*What the exercise asks:*
Determine how many lines of the material hold the string "collection" and reply with only that number.

*Dataset excerpts:*
=======

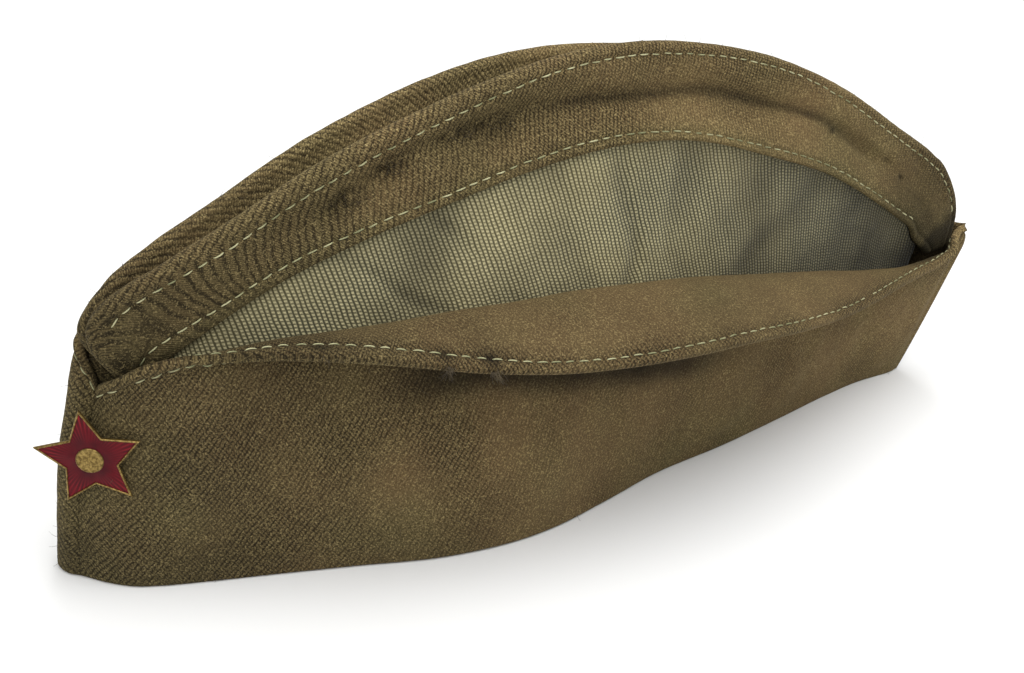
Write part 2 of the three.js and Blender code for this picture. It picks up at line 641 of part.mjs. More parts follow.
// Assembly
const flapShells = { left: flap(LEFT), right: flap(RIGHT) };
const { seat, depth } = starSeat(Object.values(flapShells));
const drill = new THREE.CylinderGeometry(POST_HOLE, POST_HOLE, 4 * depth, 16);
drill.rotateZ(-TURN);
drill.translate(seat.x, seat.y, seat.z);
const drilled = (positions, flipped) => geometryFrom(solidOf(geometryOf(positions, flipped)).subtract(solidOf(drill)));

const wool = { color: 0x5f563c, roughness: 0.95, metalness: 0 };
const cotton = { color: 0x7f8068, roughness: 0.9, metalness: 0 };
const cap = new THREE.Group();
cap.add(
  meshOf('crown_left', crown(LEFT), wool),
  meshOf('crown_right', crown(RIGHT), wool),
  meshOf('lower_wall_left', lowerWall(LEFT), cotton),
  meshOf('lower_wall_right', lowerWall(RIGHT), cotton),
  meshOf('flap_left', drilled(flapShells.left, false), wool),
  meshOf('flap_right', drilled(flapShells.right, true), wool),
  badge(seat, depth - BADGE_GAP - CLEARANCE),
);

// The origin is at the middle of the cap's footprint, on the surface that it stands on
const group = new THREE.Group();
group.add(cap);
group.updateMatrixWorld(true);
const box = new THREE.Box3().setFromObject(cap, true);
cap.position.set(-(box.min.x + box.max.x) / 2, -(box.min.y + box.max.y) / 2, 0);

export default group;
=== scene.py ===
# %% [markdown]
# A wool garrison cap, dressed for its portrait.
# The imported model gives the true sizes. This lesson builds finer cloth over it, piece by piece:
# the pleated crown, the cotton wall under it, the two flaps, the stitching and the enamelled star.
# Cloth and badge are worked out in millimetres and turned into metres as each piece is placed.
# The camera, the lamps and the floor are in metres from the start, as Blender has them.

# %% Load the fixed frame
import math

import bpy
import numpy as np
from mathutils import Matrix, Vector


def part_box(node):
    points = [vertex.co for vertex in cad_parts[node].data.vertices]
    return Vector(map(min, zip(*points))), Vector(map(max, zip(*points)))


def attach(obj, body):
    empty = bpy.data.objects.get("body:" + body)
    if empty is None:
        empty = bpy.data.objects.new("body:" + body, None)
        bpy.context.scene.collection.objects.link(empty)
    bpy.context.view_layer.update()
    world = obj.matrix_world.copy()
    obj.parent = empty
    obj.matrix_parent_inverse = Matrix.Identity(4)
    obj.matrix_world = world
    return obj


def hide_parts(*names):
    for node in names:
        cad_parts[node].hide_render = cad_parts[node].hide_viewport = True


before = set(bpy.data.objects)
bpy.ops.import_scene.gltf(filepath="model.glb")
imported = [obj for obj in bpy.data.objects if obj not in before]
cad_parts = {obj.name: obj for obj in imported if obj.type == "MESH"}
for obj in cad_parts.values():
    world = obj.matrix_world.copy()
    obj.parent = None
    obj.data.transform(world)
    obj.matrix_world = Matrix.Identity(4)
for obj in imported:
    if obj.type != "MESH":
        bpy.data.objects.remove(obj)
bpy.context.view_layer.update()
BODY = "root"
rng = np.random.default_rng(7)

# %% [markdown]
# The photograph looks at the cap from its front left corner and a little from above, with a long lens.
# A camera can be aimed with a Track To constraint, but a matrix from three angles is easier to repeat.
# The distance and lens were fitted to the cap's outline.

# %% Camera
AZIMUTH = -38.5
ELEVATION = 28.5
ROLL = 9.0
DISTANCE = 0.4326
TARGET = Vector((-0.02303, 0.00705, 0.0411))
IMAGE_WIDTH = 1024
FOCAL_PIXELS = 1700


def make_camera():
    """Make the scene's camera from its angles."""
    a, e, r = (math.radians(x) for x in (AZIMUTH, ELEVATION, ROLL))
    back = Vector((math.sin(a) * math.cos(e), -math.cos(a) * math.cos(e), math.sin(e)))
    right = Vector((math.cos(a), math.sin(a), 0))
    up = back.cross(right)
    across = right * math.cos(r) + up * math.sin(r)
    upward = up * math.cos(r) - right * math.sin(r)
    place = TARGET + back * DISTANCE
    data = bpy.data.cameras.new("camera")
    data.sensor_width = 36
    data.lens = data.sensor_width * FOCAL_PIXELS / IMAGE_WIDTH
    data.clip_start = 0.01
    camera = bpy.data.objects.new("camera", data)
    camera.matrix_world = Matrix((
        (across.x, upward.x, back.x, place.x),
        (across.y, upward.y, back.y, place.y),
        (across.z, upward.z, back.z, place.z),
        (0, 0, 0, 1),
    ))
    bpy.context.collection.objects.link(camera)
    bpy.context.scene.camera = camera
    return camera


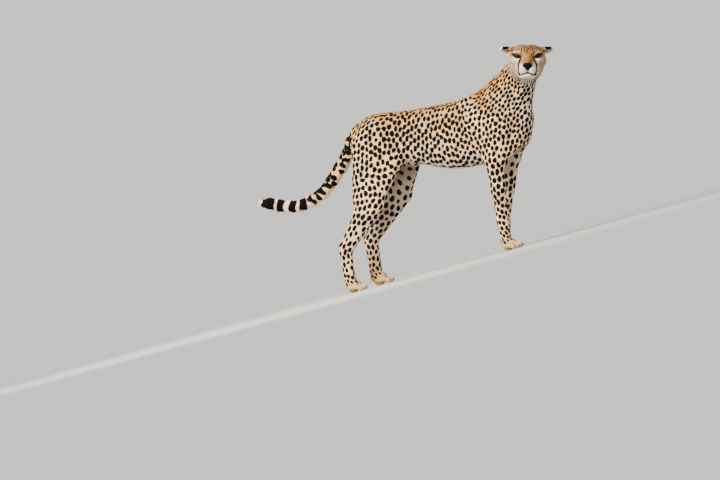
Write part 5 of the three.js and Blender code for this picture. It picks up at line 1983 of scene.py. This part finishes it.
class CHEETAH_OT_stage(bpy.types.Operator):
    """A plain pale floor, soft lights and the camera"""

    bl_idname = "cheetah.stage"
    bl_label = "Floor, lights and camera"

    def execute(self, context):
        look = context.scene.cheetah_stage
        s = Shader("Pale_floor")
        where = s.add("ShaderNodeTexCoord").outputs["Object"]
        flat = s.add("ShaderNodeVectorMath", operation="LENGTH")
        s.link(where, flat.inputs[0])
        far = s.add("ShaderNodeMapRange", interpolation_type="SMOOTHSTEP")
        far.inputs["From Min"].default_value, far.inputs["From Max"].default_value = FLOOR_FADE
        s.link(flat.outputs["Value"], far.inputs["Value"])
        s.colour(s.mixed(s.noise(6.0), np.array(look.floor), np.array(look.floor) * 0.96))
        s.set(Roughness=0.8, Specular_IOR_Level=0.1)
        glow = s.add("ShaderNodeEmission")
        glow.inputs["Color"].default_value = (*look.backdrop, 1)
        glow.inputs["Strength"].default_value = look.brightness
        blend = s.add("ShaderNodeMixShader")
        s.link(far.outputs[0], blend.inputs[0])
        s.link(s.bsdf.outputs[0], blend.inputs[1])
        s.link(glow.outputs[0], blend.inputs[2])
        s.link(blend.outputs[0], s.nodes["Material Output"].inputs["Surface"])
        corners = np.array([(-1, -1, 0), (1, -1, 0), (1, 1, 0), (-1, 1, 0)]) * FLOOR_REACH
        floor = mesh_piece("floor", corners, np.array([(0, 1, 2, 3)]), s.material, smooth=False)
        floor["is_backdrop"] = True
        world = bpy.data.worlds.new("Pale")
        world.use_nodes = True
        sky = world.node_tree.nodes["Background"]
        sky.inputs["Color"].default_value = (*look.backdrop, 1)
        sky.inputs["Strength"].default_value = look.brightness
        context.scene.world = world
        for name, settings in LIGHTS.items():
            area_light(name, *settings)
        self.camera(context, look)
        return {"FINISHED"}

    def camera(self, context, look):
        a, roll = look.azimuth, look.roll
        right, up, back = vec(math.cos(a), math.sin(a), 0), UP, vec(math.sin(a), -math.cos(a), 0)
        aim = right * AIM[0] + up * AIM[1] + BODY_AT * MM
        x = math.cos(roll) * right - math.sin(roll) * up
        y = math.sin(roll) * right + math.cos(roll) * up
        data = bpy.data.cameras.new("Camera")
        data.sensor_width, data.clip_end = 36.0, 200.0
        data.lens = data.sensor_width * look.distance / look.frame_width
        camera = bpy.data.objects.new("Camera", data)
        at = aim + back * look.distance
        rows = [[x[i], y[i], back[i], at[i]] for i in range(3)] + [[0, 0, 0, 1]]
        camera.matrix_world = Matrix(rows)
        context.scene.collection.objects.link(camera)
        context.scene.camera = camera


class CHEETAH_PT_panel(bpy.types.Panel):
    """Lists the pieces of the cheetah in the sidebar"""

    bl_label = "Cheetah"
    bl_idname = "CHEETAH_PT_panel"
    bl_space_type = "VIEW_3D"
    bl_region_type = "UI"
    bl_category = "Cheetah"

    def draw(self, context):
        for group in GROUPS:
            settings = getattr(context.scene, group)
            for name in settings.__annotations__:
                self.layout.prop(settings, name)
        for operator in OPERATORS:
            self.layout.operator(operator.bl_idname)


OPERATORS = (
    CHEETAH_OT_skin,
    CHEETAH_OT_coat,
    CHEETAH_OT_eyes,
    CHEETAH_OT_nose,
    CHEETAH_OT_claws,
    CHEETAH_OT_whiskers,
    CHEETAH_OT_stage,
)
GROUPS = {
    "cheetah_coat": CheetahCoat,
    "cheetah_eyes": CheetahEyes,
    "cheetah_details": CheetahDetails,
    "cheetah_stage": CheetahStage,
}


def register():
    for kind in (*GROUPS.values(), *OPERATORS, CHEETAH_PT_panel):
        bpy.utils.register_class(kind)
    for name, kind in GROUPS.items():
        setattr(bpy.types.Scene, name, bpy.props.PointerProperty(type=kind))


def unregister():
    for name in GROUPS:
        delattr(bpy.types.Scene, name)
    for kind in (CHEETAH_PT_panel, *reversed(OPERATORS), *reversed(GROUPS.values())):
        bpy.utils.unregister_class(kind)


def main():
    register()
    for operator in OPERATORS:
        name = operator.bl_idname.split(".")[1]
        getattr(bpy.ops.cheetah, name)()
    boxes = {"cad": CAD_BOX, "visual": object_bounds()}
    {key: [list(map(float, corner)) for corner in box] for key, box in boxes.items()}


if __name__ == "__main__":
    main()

=======

*In response:*
3